Centre revises draft on Hindi

The revision came on a day protests against the draft threatened to spread from Tamil Nadu to Karnataka
After the draft National Education Policy was uploaded to invite comments, several parties in Tamil Nadu had expressed fears that Hindi would be imposed on the state.

Basant Kumar Mohanty   |   New Delhi   |   Published 03.06.19, 10:32 PM

The Narendra Modi government has sought to defuse a gathering language storm by deleting a reference to “non-Hindi speaking states” in the draft National Education Policy but sceptical parties insisted on an unequivocal statement from the Centre that Hindi would not be imposed on the states.

The sentence that has been removed reads: “Study of languages by students in the non-Hindi speaking states would include the regional language, Hindi and English.” 

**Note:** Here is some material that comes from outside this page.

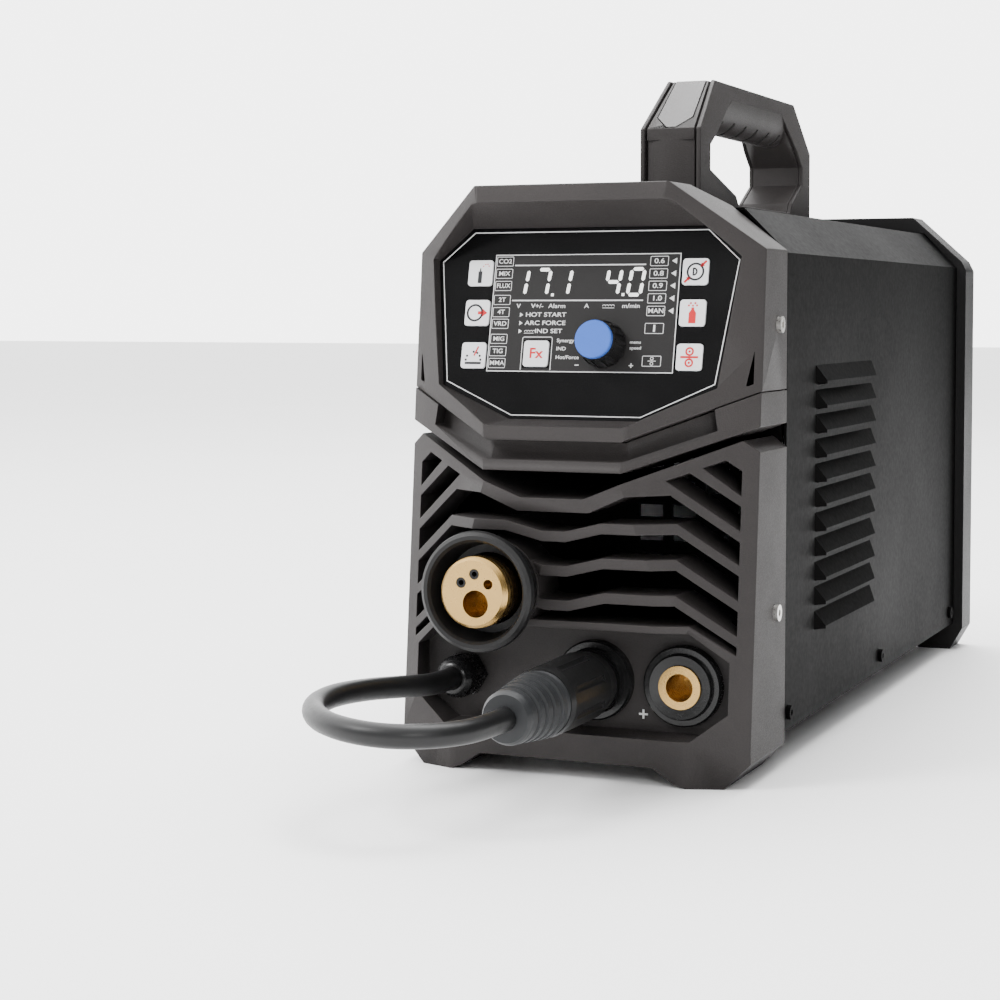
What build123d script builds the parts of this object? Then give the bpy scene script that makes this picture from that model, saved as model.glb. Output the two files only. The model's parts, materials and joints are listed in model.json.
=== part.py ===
from build123d import *
import math
import os

os.makedirs("parts", exist_ok=True)

# Compact MIG welding power source. Millimetres, +Z up, front towards -Y.
# y is written from the front edge of the sheet cover; the whole machine is
# moved to its final origin (middle of its footprint, on the floor) on export.

# ---- overall sizes ----
body_half = 89.0            # half the width over the cover
body_length = 408.0         # cover, front edge to rear edge
body_top = 272.0            # top of the cover
body_low = 17.5             # lower edge of the cover
corner_cut = 22.0           # chamfer along both top edges
sheet = 1.2                 # steel sheet
gap = 0.2                   # air between parts that only pass each other
fit = 0.1                   # air between a part and the one it sits in
shell = 3.5                 # moulded plastic wall

# ---- front mouldings ----
bezel_top = body_top + 10
bezel_flat = body_half - 39.4       # half length of the flat top edge
bezel_corner_z = body_top - 21
seam_side_z = 184.5
seam_mid_z = 161.4
seam_mid_half = 33.0
strip_side_z = 168.0
strip_mid_z = 147.4
strip_mid_half = 34.4
grille_top_side_z = 156.4
grille_top_in_z = 161.8
grille_crest_z = 135.0
grille_crest_half = 15.7
front_sweep = 0.70                  # how fast the side facets run back
front_lean = 0.0922                 # and how they lean with height
front_edge = -36.0                  # side facet at the cover's edge and corner
nose_top = -61.7                    # middle facet at the bezel's top
nose_lean = 0.1657
visor_depth = 30.0                  # the raised rim's back edge, ahead of the cover
chin_foot = -66.0                   # middle facet of the lower panel at the floor
chin_lean = -0.13
low_edge = -57.0                    # lower side facet at the side edge, z = 10
low_sweep = 0.34
low_lean = -0.08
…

The revision came on a day protests against the draft threatened to spread from Tamil Nadu to Karnataka.

Although the Centre is now scrambling to contain the backlash, it appears to have, deliberately or otherwise, sowed the seeds of suspicion when it uploaded the draft education policy on Friday.

It has emerged now that there were two versions, one with the red-rag sentence and another without it. For some reason, the Centre chose to upload the version with the reference to the “non-Hindi speaking states” although the second one was also ready on Friday and emailed to some journalists who had sought the draft.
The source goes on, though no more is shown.